Sojourner testified under oath he would have access to attorneys who understood copyrights. “We have … not only attorneys that have experience in trusts and estate litigation, but we also have a music law office in Nashville … intellectual property lawyers … I believe our firm has the resources to handle all these matters.”
The disclaimer in the agreement indicates, however, that Sojourner failed to use these resources — or another resource, closely associated with the estate.
The settlement agreement was signed on Bauknight’s behalf by attorney David Black of mega-law firm Nexsen Pruet, which was paid about $3 million in legal fees from estate funds between 2013 and 2015.
On the firm’s website is found this excerpt from Managing Intellectual Property’s IP Stars 2016: “Some 16 attorneys at the firm (Nexsen Pruet) handle various degrees of intellectual property work, representing clients in both contentious and non-contentious patent, trademark and copyright matters …”
Further, the firm claims to have expertise in “arbitrating and mediating intellectual property disputes.”
Bauknight was named trustee of the Brown estate under a 2009 settlement deal worked by then-Attorney General Henry McMaster. Under the McMaster settlement, over half of what Brown left to charity was given to will contestants.
The second set of trustees appealed, and in May 2013 the S.C. Supreme Court overturned the settlement and returned the case to Aiken for further proceedings.
In the Court’s 2013 Wilson v. Dallas decision, the Court expressed grave doubts about the spousal claim of Tomirae Hynie. She exchanged vows with Brown in 2001, but her 1997 marriage to Javed Ahmed was not annulled until 2004.
At a 2014 hearing on Brown’s marital status, Judge Early excluded the evidence of Tomirae Hynie’s “diary,” in which she recorded Brown saying, “I got no wife and you get nothing.”
Sojourner did not challenge the decision to exclude the diary, and Judge Early ruled in early 2015 that Hynie and Brown were married. Because the diary was not used in the original hearing, it could not be used as evidence on appeal by Sojourner or the Brown children.
Sojourner’s disclaimer in the Tomirae Hynie Brown settlement follows Paragraph 2, “Termination rights.” Under this paragraph, Tomirae Hynie Brown agrees to contribute 65 percent of the proceeds from her federal copyright termination rights to Brown’s education charity. She claims the charity will receive these funds only if she is ruled the surviving spouse.
When the settlement was filed with the Appeals Court, the Brown children asked the Court to disclose any “secret terms” not in the filed agreement. On Sept. 19 the Court denied the children access to further information.
The Brown children had also asked in circuit court to have “secret terms” disclosed, but a scheduled hearing before Judge Early was not held.

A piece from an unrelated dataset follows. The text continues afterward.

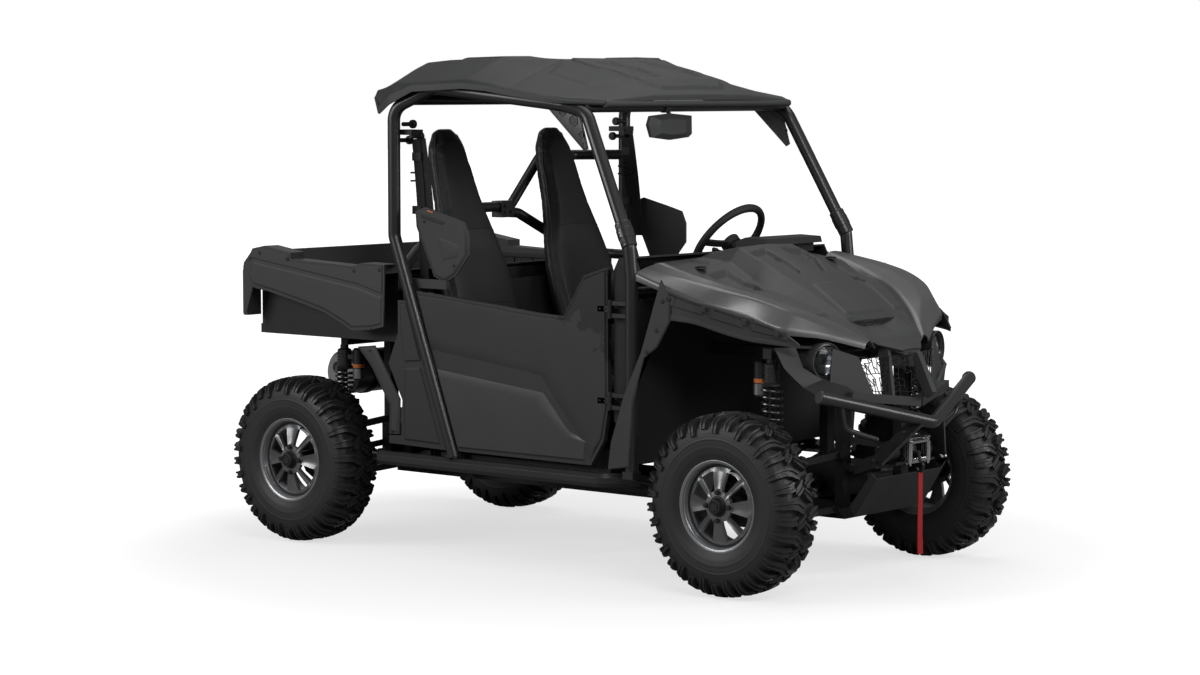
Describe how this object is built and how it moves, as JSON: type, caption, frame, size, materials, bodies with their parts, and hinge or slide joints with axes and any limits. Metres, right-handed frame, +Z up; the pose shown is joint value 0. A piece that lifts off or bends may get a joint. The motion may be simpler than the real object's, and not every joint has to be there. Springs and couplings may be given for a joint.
{
  "type": "side by side utility vehicle",
  "caption": "Two-seat side by side utility vehicle: tube cage with moulded roof, half doors, lugged tyres, front winch and bumper, and a tilting cargo bed with tailgate.",
  "frame": {"origin": "on the ground under the centre of the bounding box", "axes": "+X forward, +Y to the driver's left, +Z up"},
  "size_m": [3.1443, 1.578, 2.0628],
  "materials": {
    "black_steel": "satin black powder coat",
    "roof_plastic": "fine grained dark grey moulding",
    "dark_plastic": "grained black moulding",
    "trim_black": "black seat cover",
    "belt_black": "woven black webbing",
    "door_grey": "satin dark grey panel",
    "body_grey": "glossy graphite moulding",
    "lamp_clear": "clear lens over bright reflector",
    "strap_red": "woven red webbing",
    "spring_black": "satin black coil and body",
    "steel_dark": "machined steel",
    "engine_dark": "dull dark casting",
    "exhaust_grey": "dull heat-tinted sheet",
    "mirror_glass": "black mirror housing",
    "tyre_black": "matte tread compound",
    "rim_alloy": "gunmetal cast alloy with bright lip"
  },
  "bodies": {
    "vehicle_body": {"chassis_frame": "black_steel", "side_sills": "black_steel", "roll_cage": "black_steel", "roof": "roof_plastic", "floor_pan": "dark_plastic", "inner_liners": "dark_plastic", "dashboard": "dark_plastic", "seat_right": "trim_black", "seat_left": "trim_black", "shoulder_guards": "roof_plastic", "seat_belts": "belt_black", "quarter_panels": "door_grey", "front_fenders": "body_grey", "fender_flares": "dark_plastic", "hood": "roof_plastic", "front_fascia": "dark_plastic", "headlamps": "lamp_clear", "front_bumper": "black_steel", "winch": "black_steel", "hook_strap": "strap_red", "skid_plate": "black_steel", "suspension_arms": "black_steel", "shock_absorbers": "spring_black", "rear_knuckles": "steel_dark", "drive_shafts": "engine_dark", "engine_block": "engine_dark", "muffler": "exhaust_grey", "mirror": "mirror_glass"},
    "knuckle_right": {"front_knuckle_right": "steel_dark"},
    "knuckle_left": {"front_knuckle_left": "steel_dark"},
    "wheel_front_right": {"tyre_front_right": "tyre_black", "rim_front_right": "rim_alloy"},
    "wheel_front_left": {"tyre_front_left": "tyre_black", "rim_front_left": "rim_alloy"},
    "wheel_rear_right": {"tyre_rear_right": "tyre_black", "rim_rear_right": "rim_alloy"},
    "wheel_rear_left": {"tyre_rear_left": "tyre_black", "rim_rear_left": "rim_alloy"},
    "steering_wheel": {"steering_wheel": "dark_plastic"},
    "steering_rack": {"steering_rack": "steel_dark"},
    "cargo_bed": {"cargo_bed": "dark_plastic", "bed_side_panels": "door_grey"},
    "tailgate": {"tailgate": "dark_plastic"},
    "door_right": {"door_right": "door_grey"},
    "door_left": {"door_left": "door_grey"}
  },
  "joints": [
    {"name": "steer_left", "type": "hinge", "parent": "vehicle_body", "child": "knuckle_left", "pos_m": [1.0833, 0.54, 0.3556], "axis": [0, 0, 1], "range_deg": [-28, 28]},
    {"name": "steer_right", "type": "hinge", "parent": "vehicle_body", "child": "knuckle_right", "pos_m": [1.0833, -0.54, 0.3556], "axis": [0, 0, 1], "range_deg": [-28.5, 28.5]},
    {"name": "steering_wheel_turn", "type": "hinge", "parent": "vehicle_body", "child": "steering_wheel", "pos_m": [0.2753, 0.36, 1.296], "axis": [-0.788, 0, 0.6157], "range_deg": [-255, 255]},
    {"name": "rack_slide", "type": "slide", "parent": "vehicle_body", "child": "steering_rack", "axis": [0, 1, 0], "range_m": [-0.0525, 0.0525]},
    {"name": "spin_front_right", "type": "hinge", "parent": "knuckle_right", "child": "wheel_front_right", "pos_m": [1.0833, -0.677, 0.3556], "axis": [0, 1, 0], "continuous": true},
    {"name": "spin_front_left", "type": "hinge", "parent": "knuckle_left", "child": "wheel_front_left", "pos_m": [1.0833, 0.677, 0.3556], "axis": [0, 1, 0], "continuous": true},
    {"name": "spin_rear_right", "type": "hinge", "parent": "vehicle_body", "child": "wheel_rear_right", "pos_m": [-1.2167, -0.677, 0.3556], "axis": [0, 1, 0], "continuous": true},
    {"name": "spin_rear_left", "type": "hinge", "parent": "vehicle_body", "child": "wheel_rear_left", "pos_m": [-1.2167, 0.677, 0.3556], "axis": [0, 1, 0], "continuous": true},
    {"name": "door_right_hinge", "type": "hinge", "parent": "vehicle_body", "child": "door_right", "pos_m": [0.5393, -0.748, 0.9], "axis": [0, 0, 1], "range_deg": [0, 70]},
    {"name": "door_left_hinge", "type": "hinge", "parent": "vehicle_body", "child": "door_left", "pos_m": [0.5393, 0.748, 0.9], "axis": [0, 0, -1], "range_deg": [0, 70]},
    {"name": "bed_tilt", "type": "hinge", "parent": "vehicle_body", "child": "cargo_bed", "pos_m": [-1.4167, 0, 0.87], "axis": [0, -1, 0], "range_deg": [0, 45]},
    {"name": "tailgate_drop", "type": "hinge", "parent": "cargo_bed", "child": "tailgate", "pos_m": [-1.4917, 0, 0.908], "axis": [0, -1, 0], "range_deg": [0, 90]}
  ],
  "couplings": [
    {"joint": "steer_right", "follows": "steer_left", "ratio": 1},
    {"joint": "steering_wheel_turn", "follows": "steer_left", "ratio": 9},
    {"joint": "rack_slide", "follows": "steer_left", "m_per_rad": -0.1057}
  ]
}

While the Brown children have concerns about “secret terms,” copyright experts have other concerns about the settlement.
In April, terminations rights litigator Marc Toberoff of Malibu, Calif., raised questions in the Appeals Court about whether the federal law prohibited the terms of the settlement agreement.

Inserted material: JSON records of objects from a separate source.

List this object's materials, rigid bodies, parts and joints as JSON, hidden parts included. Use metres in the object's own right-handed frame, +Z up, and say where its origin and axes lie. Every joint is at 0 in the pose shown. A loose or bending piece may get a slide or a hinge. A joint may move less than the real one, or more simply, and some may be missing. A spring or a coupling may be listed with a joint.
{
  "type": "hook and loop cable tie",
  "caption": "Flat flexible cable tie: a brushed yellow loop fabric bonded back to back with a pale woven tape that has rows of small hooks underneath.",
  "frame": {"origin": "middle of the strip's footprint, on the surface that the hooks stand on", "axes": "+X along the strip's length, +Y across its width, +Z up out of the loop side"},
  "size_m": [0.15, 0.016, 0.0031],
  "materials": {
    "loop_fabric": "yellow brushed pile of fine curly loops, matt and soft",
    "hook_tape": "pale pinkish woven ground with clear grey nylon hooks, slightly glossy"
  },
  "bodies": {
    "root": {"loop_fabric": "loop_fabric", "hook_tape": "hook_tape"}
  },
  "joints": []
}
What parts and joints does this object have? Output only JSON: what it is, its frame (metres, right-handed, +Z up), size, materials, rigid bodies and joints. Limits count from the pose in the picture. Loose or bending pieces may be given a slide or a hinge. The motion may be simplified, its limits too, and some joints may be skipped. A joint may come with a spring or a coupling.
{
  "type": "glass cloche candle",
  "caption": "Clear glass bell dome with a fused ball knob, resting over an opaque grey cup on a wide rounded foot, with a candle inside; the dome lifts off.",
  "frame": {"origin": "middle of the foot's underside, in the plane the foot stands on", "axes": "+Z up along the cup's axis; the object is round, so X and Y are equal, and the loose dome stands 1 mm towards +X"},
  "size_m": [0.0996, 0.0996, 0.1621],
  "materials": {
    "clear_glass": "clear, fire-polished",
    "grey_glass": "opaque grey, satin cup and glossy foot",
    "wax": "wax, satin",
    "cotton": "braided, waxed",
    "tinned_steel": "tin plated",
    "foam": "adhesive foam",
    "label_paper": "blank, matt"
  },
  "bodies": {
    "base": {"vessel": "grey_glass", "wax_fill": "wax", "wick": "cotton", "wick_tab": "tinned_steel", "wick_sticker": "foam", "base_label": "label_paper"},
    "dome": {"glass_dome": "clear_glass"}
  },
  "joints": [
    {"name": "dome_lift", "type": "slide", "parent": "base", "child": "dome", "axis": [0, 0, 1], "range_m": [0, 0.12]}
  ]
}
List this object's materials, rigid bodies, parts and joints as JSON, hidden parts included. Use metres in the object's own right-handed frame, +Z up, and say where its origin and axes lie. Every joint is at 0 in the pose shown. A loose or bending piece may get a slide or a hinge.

Toberoff represented the Ray Charles heirs in termination rights litigation.
Local copyright expert Jeffrey Smith also raised questions about “troublesome” provisions in the one-paragraph description of termination rights above the disclaimer.
Among Smith’s concerns is that Tomirae Hynie Brown may choose not to exercise terminations rights, and Brown’s charity would, therefore, receive nothing.
Another concern is the failure to acknowledge that termination rights apply only to U.S. copyrights, not to international copyrights — and Brown’s songs have world-wide popularity.
“Too, ‘65 percent of the proceeds’ may sound like a good bit, but it is not clear whether attorney fees or other costs will be taken out before the ‘proceeds’ are calculated,” Smith said.
Jeffrey Smith of Newberry co-authored a 2011 professional article on the “delicate dance” between foundations and heirs with former Brown trustee, Adele Pope of Newberry, “Private Foundations, Copyright Heirs, and Musical Millionaires: Why the James Brown ‘I Feel Good’ Trust Doesn’t.”
Smith is a graduate of Clemson University and holds a law degree from Georgetown University Law Center with emphasis in intellectual property, including copyrights. He previously worked at the U.S. Patent and Trademark Office in Washington, D.C.